Mandelbrot set generation.  This example is extensively documented at the
https://ispc.github.io/example.html page.


Mandelbrot_tasks
================

Implementation of Mandelbrot set generation that also parallelizes across
cores using tasks.  Under Windows, a simple task system built on
Microsoft's Concurrency Runtime is used (see tasks_concrt.cpp).  On OSX, a
task system based on Grand Central Dispatch is used (tasks_gcd.cpp), and on
Linux, a pthreads-based task system is used (tasks_pthreads.cpp).  When
using tasks with ispc, no task system is mandated; the user is free to plug
in any task system they want, for ease of interoperating with existing task
systems.


Noise
=====

This example has an implementation of Ken Perlin's procedural "noise"
function, as described in his 2002 "Improving Noise" SIGGRAPH paper.


Options
=======

This program implements both the Black-Scholes and Binomial options pricing
models in both ispc and regular serial C++ code.


Perfbench
=========

This runs a number of microbenchmarks to measure system performance and
code generation quality.


RT
==

This is a simple ray tracer; it reads in camera parameters and a bounding
volume hierarchy and renders the scene from the given viewpoint.  The
command line arguments are:

rt <scene name base>

Where <scene base name> is one of "cornell", "teapot", or "sponza".

The implementation originally derives from the bounding volume hierarchy
and triangle intersection code from pbrt; see the pbrt source code and/or
"Physically Based Rendering" book for more about the basic algorithmic
details.


Simple
======

This is a simple "hello world" type program that shows a ~10 line
application program calling out to a ~5 line ispc program to do a simple
computation.

Sort
====
This is a bucket sort of 32 bit unsigned integers.
By default 1000000 random elements get sorted.
Call ./sort N in order to sort N elements instead.

Volume
======

Ray-marching volume rendering, with single scattering lighting model.  To
run it, specify a camera parameter file and a volume density file, e.g.:

volume camera.dat density_highres.vol

(See, e.g. Chapters 11 and 16 of "Physically Based Rendering" for
information about the algorithm implemented here.)  The volume data set
included here was generated by the example implementation of the "Wavelet
Turbulence for Fluid Simulation" SIGGRAPH 2008 paper by Kim et
al. (http://www.cs.cornell.edu/~tedkim/WTURB/)

SGEMM
=====
This program uses ISPC to implement different versions of matrix multiply with
varying levels of optimization to explore syntax and implementation options enabled by ISPC.
Most of the optimized examples are able to achieve 85-90% peak architectural flops using
AVX2 compilation target, yet retain elegantly simple code to understand and
maintain. The command line arguments are:

sgemm (optional)[num iterations] (optional)[[Matrix A Rows] [Matrix A Columns/Matrix B Rows] [Matrix B Columns]]

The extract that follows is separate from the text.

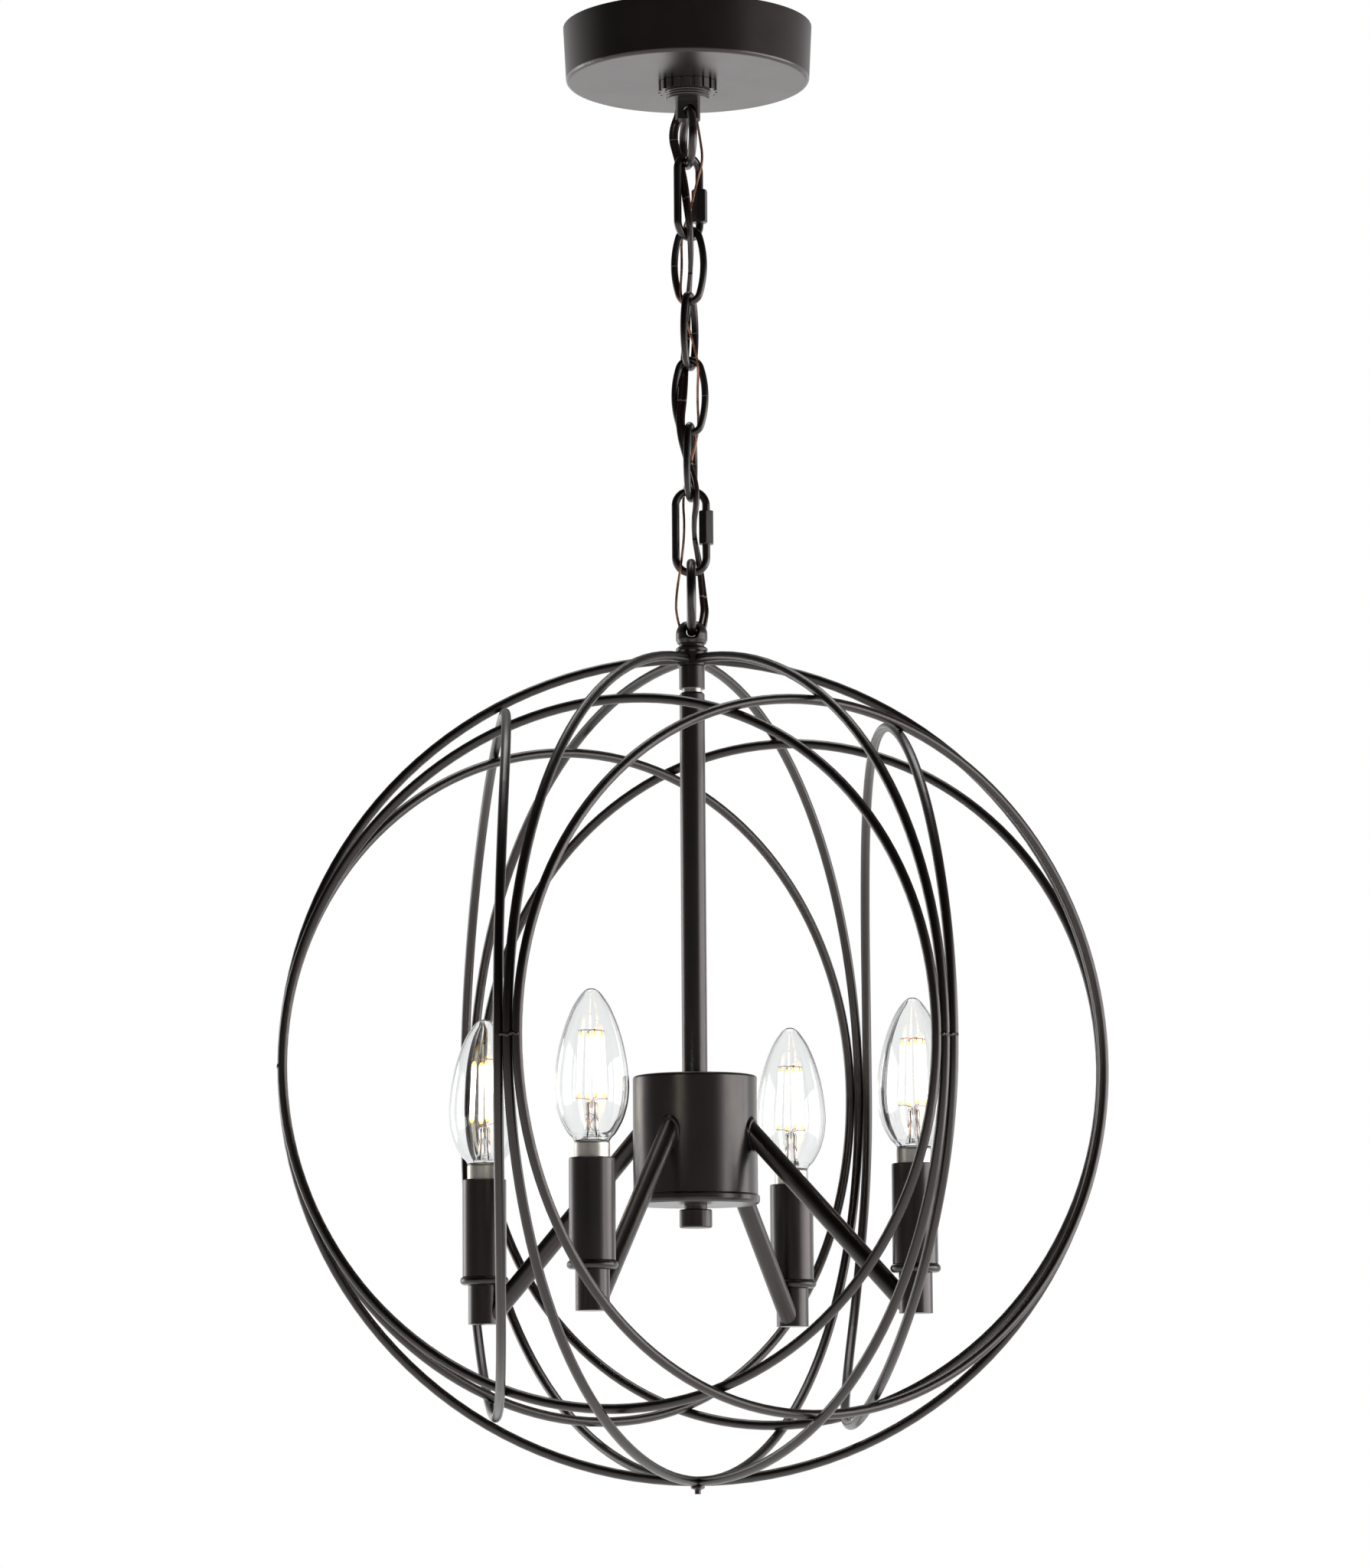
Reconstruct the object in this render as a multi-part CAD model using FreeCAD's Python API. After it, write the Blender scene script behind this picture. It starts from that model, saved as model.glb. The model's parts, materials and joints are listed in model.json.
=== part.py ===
import FreeCAD, Part
import math
import os

# Orb chandelier, in millimetres.
# The origin is the centre of the ceiling strap's top face; everything hangs towards -Z.
# +X is to the viewer's right and +Y points away from the viewer.

V = FreeCAD.Vector
UP = V(0, 0, 1)
os.makedirs("parts", exist_ok=True)

# ---------------------------------------------------------------- clearances
seat_gap = 0.1           # flat faces of two bodies that rest on each other
link_gap = 0.3           # between the round wires of two links
thread_gap = 0.05        # radial, between a thread and its hole
wire_gap = 0.15          # between cage wires that lie side by side

# ---------------------------------------------------------------- ceiling parts
strap_length = 106.0
strap_width = 16.0
strap_thickness = 1.6
strap_slot_spacing = 88.9
strap_slot_length = 12.0
strap_slot_width = 4.6
ground_screw_offset = 24.0
ground_screw_r = 2.0
ground_screw_head_r = 4.2
ground_screw_head_h = 2.6
screw_slot_w = 1.0
screw_slot_depth = 1.2

pipe_r = 5.0             # threaded pipe that hangs the canopy loop from the strap
pipe_bore_r = 3.6
strap_nut_across = 16.0
strap_nut_h = 3.5

canopy_rim_r = 65.5
canopy_face_r = 64.0
canopy_height = 29.6
canopy_wall = 1.2
canopy_edge_r = 2.0
canopy_hole_gap = 0.4    # radial, round the loop's thread

wire_nut_r = 5.2
wire_nut_tip_r = 3.6
wire_nut_h = 15.0
wire_nut_skirt_h = 3.0
canopy_wire_nut_ring_r = 27.0
canopy_wire_nut_turns = (60, 180, 300)
hub_wire_nut_ring_r = 17.0
hub_wire_nut_turns = (20, 200)
wire_nut_seat = 0.3      # over the sheet that it rests on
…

Point Transform using ctypes
============================
This example demonstrates how to use ctypes to call a single ISPC function that takes three different types of inputs:

* Float arrays (the x and y coordinates of points)
* A custom structure (the Transform struct with scaling, translation, and rotation parameters)
* A constant value (the strength parameter that controls transformation intensity)

The example includes:

An ISPC implementation that applies geometric transformations to points:

* Scaling on both x and y axes
* Rotation around the origin
* Translation with a configurable strength factor

A Python wrapper that:

* Defines a matching ctypes structure for the ISPC struct
* Sets up the proper function signature
* Handles conversion between NumPy arrays and C pointers
* Passes the structure by reference using ctypes.byref()

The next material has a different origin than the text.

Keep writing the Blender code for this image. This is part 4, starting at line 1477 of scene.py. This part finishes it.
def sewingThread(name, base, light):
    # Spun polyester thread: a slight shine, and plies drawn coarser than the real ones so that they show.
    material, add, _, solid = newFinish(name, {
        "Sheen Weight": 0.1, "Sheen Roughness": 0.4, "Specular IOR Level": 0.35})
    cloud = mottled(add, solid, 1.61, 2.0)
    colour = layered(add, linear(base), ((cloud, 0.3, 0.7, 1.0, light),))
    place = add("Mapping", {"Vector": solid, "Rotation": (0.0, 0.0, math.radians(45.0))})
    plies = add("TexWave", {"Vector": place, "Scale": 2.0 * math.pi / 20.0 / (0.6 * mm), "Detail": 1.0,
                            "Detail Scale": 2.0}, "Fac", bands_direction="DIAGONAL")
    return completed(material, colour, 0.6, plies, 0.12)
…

A NumPy reference implementation to verify correctness and compare performance.

After building the example, run the Python script to transform points and see the performance comparison.

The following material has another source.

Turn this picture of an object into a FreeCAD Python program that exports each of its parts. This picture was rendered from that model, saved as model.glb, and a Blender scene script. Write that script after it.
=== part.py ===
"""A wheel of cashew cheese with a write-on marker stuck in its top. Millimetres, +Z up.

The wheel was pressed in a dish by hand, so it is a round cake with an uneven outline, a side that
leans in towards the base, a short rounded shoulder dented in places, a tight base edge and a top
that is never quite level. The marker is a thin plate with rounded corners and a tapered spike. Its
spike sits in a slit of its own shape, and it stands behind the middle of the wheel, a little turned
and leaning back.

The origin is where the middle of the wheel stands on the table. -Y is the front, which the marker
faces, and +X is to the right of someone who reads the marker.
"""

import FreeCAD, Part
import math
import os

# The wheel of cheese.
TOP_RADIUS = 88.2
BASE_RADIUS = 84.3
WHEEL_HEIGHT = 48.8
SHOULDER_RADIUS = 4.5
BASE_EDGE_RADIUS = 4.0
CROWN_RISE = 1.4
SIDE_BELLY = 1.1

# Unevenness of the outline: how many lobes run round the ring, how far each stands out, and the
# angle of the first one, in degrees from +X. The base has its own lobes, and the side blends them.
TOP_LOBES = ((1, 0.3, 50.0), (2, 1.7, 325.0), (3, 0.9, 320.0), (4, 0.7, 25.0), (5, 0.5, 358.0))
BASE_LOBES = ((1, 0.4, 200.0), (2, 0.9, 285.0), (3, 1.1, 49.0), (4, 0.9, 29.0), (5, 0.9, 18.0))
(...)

Point Transform using nanobind
==============================

This example demonstrates how to use nanobind to efficiently wrap an ISPC function that applies geometric transformations to 2D points. The example shows how to integrate high-performance ISPC vectorized code with Python's NumPy using nanobind bindings.
The example includes:
An ISPC implementation that applies geometric transformations to points:

* Scaling on both x and y axes
* Rotation around the origin
* Translation with a configurable strength factor

A C++ nanobind wrapper that:

* Exposes the ISPC Transform struct as a native Python class
* Creates proper bindings for the transformation function
* Handles conversion between NumPy arrays and C arrays automatically
* Provides efficient direct buffer access for pre-allocated arrays

A Python test script that:

* Creates and uses the Transform object
* Allocates NumPy arrays for input and output data
* Runs benchmarks comparing ISPC and NumPy implementations
* Verifies the correctness of results

Advantages over ctypes:

* Type Safety: Nanobind provides compile-time type checking, unlike ctypes which is completely dynamic.
* Better Performance: Nanobind has optimized data conversion paths, especially for NumPy arrays.
* Memory Management: Nanobind handles memory management automatically and safely, preventing memory leaks.
* Native Python Integration: The Transform struct is exposed as a proper Python class with attributes, making it more intuitive and Pythonic to use.
* Better Error Handling: C++ exceptions are properly translated to Python exceptions, with meaningful error messages.
* Simplified Array Handling: No need to manually extract pointers from NumPy arrays or manage strides - nanobind handles this transparently.